Scripts that build objects

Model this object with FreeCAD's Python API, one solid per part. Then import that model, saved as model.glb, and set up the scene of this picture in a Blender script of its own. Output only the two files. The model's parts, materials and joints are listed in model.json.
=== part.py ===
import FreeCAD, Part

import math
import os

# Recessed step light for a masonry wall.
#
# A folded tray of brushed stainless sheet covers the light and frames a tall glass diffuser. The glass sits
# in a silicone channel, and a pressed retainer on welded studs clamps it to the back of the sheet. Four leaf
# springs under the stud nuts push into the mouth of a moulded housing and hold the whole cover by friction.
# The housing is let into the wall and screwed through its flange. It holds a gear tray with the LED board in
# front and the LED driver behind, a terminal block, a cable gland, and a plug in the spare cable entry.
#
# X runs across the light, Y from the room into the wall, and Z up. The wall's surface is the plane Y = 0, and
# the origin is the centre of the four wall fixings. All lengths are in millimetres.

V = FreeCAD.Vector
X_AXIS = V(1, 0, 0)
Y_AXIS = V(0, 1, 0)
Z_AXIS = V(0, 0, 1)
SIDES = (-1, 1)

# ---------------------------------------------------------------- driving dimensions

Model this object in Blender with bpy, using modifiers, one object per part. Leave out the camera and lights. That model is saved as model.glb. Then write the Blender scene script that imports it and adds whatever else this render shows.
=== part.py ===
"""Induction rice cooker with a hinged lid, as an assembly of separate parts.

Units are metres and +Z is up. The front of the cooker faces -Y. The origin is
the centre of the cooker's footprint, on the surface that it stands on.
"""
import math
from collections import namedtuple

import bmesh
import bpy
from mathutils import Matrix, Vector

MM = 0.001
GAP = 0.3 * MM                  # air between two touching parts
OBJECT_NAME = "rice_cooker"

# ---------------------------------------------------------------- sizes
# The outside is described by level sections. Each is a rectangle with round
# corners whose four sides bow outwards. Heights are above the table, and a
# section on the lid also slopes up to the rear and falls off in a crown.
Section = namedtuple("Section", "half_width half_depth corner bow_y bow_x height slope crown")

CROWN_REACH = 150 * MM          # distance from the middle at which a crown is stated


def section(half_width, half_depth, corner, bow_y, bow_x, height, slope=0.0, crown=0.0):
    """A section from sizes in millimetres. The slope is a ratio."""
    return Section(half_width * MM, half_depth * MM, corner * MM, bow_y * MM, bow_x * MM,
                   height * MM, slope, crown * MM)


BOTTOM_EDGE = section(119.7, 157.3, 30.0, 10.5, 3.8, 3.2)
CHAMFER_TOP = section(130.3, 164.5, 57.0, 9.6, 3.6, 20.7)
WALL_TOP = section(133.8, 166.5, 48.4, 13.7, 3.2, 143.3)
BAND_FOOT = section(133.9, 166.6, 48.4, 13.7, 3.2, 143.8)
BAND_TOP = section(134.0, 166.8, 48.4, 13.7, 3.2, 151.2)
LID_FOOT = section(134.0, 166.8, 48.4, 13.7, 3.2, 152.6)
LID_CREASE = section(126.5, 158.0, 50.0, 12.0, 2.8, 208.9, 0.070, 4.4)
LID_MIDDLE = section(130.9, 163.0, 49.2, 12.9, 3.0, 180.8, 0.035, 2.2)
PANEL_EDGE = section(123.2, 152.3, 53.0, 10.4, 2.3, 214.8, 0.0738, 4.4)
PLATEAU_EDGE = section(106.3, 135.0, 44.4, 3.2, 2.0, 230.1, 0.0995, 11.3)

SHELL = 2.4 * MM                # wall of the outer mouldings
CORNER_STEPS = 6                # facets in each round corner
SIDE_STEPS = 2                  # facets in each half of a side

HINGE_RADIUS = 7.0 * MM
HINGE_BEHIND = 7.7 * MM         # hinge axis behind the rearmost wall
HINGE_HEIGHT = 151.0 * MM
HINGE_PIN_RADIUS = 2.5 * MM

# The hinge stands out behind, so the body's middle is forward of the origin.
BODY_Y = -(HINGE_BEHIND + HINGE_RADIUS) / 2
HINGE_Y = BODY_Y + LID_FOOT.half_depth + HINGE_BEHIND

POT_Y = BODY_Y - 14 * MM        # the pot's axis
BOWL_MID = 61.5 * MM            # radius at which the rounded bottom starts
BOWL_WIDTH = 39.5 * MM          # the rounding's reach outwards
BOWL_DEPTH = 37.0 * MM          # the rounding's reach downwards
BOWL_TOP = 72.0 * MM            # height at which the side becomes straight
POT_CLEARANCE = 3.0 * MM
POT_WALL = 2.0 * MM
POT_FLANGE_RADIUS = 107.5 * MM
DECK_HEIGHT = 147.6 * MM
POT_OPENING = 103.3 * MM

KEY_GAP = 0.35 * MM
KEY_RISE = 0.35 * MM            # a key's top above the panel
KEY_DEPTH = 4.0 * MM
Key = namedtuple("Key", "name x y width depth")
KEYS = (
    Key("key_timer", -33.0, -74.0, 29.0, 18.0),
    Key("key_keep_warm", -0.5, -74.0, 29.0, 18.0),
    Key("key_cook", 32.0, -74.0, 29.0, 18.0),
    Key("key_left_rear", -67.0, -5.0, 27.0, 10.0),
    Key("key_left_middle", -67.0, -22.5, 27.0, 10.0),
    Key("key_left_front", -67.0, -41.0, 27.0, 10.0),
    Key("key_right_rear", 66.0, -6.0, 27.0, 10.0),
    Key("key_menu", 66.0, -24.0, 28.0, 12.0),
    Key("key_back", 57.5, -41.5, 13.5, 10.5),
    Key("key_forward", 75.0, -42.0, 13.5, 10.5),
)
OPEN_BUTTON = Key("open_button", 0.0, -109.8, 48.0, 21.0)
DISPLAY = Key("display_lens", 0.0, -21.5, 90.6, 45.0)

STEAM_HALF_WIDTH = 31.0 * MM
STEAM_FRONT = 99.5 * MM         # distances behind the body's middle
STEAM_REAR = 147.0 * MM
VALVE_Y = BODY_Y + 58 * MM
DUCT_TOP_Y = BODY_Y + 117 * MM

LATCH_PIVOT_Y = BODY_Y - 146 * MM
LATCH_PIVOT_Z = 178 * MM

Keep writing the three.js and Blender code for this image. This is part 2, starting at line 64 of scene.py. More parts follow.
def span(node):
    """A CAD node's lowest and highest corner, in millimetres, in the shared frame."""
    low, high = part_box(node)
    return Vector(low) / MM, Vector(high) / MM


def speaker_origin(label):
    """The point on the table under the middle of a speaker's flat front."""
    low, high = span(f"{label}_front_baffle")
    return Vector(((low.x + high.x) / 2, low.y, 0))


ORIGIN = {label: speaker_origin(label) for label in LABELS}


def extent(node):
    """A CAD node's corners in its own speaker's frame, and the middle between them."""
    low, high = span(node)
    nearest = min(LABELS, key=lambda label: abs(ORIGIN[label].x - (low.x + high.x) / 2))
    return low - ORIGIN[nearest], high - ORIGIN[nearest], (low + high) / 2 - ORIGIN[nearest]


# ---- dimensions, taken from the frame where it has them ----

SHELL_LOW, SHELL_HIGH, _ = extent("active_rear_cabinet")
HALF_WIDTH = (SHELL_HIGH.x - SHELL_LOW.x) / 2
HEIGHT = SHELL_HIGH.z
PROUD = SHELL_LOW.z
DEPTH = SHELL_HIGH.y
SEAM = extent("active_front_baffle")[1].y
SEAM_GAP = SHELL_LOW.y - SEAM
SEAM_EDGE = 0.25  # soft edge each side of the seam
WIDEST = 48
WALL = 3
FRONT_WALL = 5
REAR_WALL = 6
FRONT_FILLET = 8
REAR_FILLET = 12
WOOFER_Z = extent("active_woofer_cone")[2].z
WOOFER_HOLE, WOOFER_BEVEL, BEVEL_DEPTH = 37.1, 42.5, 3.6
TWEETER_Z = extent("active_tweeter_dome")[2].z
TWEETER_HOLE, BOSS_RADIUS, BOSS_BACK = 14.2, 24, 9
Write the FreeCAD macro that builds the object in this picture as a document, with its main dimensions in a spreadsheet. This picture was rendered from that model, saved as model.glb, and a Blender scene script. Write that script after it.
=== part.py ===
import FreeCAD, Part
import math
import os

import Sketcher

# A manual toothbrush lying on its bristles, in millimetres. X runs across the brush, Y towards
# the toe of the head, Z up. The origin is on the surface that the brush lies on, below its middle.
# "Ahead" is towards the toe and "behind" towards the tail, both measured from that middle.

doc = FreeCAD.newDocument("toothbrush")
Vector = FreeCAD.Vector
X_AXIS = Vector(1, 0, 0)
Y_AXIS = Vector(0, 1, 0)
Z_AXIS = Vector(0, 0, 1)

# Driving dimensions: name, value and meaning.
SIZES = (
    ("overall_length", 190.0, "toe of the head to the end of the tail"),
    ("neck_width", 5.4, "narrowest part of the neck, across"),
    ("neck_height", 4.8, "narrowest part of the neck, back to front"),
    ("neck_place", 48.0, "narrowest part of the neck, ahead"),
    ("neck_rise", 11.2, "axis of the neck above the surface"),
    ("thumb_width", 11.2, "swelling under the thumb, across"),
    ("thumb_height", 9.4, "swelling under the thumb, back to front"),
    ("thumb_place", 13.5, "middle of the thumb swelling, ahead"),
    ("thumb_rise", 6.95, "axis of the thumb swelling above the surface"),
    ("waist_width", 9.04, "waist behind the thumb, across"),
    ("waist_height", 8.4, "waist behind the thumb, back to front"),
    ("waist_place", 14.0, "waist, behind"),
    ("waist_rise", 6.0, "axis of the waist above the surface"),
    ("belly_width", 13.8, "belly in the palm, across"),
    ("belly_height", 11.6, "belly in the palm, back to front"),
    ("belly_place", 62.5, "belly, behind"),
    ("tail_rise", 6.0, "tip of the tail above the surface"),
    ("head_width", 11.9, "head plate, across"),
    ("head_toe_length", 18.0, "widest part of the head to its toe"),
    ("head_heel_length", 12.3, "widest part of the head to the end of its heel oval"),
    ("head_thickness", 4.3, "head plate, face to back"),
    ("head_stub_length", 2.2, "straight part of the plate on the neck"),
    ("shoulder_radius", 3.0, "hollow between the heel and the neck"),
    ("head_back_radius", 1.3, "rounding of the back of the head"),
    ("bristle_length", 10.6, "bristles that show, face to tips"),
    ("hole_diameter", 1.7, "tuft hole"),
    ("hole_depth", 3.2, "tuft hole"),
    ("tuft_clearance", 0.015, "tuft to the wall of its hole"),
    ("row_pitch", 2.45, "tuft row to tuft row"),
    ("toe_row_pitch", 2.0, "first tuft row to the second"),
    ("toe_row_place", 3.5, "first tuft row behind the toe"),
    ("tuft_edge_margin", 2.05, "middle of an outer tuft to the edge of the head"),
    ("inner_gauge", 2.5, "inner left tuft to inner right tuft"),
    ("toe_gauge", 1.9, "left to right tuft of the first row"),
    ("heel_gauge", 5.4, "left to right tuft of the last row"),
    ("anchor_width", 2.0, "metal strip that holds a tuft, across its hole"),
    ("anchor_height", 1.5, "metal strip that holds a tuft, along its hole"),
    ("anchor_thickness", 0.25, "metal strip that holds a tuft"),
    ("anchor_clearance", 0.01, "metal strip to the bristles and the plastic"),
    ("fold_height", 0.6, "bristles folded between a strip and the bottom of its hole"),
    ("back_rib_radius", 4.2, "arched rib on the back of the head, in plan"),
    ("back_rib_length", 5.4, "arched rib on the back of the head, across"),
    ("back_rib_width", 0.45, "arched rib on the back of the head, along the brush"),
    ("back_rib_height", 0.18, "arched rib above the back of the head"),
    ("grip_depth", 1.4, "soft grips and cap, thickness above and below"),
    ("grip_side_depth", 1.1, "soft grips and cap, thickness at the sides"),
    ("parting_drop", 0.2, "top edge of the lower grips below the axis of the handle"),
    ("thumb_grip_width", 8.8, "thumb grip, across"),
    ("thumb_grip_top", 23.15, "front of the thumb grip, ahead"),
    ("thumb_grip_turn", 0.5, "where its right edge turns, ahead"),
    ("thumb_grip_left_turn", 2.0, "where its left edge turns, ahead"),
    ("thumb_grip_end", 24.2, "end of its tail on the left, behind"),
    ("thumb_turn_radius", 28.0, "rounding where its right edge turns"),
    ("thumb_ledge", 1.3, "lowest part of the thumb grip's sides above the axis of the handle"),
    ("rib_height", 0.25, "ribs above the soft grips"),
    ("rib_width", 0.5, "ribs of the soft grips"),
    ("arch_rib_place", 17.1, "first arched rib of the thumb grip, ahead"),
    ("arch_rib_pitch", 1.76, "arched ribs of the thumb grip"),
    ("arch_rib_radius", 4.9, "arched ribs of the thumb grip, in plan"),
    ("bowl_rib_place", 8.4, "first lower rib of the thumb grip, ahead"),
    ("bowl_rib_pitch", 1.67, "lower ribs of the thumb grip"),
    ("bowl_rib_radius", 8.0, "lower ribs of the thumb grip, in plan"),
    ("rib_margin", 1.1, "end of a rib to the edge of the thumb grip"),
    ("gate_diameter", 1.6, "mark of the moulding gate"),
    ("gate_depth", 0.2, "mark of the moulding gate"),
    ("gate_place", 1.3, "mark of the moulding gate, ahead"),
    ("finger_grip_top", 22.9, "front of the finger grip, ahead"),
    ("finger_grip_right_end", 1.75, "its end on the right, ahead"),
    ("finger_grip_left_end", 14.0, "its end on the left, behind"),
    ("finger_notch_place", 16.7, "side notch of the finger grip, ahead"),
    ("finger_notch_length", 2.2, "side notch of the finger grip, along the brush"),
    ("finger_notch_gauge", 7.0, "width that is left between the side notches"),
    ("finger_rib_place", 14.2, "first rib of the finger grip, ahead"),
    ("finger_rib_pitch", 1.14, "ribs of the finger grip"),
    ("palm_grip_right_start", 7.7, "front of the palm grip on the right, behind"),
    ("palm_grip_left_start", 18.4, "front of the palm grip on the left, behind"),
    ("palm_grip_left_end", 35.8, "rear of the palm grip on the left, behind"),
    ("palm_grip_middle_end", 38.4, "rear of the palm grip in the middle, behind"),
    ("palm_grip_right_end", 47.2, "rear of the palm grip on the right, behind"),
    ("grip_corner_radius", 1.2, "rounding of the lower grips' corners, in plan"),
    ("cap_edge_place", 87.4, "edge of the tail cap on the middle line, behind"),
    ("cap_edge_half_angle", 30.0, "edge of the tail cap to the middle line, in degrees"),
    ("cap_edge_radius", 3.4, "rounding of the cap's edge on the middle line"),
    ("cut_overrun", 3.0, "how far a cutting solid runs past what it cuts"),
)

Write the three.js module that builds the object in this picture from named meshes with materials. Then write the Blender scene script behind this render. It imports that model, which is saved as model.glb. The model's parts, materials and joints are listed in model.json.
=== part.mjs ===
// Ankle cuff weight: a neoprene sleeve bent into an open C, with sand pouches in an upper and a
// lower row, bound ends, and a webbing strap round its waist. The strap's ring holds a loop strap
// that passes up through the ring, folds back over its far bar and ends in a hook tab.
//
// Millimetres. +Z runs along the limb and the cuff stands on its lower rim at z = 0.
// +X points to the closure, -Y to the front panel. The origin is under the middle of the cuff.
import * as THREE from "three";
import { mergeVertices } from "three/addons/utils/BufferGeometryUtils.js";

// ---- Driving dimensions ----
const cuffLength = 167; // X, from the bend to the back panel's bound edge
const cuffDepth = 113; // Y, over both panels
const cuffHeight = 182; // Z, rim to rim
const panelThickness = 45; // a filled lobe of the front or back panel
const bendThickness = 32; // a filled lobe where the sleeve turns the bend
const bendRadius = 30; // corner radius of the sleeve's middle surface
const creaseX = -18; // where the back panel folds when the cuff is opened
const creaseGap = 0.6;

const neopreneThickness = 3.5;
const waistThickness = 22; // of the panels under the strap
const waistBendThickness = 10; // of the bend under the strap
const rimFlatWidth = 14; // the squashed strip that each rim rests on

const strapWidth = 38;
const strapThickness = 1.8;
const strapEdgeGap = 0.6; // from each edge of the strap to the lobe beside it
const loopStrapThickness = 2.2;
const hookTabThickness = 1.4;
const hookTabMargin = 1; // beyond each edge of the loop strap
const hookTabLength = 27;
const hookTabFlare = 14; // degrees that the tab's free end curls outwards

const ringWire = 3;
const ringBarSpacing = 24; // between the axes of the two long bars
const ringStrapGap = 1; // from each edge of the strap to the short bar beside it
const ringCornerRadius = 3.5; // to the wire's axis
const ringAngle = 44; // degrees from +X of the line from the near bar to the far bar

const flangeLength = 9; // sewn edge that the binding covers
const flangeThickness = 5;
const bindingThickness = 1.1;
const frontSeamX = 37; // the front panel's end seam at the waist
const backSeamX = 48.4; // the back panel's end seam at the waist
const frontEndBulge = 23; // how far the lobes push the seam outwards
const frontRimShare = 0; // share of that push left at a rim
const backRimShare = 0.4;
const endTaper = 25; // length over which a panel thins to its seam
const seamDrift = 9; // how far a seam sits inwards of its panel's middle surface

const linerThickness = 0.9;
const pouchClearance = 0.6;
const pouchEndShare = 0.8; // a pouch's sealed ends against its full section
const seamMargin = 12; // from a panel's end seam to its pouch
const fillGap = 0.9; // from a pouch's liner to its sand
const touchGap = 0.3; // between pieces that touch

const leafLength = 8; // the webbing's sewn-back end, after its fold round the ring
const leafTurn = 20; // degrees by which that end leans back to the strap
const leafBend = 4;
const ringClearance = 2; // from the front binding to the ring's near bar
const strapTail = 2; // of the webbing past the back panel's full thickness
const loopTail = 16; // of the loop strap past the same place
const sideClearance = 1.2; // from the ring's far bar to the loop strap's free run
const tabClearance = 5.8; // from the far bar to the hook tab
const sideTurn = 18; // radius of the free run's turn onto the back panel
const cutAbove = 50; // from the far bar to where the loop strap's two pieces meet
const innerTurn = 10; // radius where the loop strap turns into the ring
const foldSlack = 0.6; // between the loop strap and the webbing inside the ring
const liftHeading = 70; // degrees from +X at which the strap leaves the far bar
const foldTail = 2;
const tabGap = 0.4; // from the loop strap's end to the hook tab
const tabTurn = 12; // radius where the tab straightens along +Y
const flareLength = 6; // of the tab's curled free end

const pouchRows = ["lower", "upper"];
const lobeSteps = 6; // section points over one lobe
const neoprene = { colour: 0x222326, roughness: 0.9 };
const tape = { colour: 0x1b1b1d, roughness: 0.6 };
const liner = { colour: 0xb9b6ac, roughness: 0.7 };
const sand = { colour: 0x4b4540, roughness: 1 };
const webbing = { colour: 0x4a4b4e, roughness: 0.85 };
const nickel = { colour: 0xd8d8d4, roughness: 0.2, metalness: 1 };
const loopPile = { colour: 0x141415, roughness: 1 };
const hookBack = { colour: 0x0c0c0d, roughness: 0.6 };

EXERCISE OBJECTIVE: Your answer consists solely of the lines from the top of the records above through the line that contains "# the origin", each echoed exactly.

RESPONSE:
Model this object with FreeCAD's Python API, one solid per part. Then import that model, saved as model.glb, and set up the scene of this picture in a Blender script of its own. Output only the two files. The model's parts, materials and joints are listed in model.json.
=== part.py ===
import FreeCAD, Part

import math
import os

# Recessed step light for a masonry wall.
#
# A folded tray of brushed stainless sheet covers the light and frames a tall glass diffuser. The glass sits
# in a silicone channel, and a pressed retainer on welded studs clamps it to the back of the sheet. Four leaf
# springs under the stud nuts push into the mouth of a moulded housing and hold the whole cover by friction.
# The housing is let into the wall and screwed through its flange. It holds a gear tray with the LED board in
# front and the LED driver behind, a terminal block, a cable gland, and a plug in the spare cable entry.
#
# X runs across the light, Y from the room into the wall, and Z up. The wall's surface is the plane Y = 0, and
# the origin is the centre of the four wall fixings. All lengths are in millimetres.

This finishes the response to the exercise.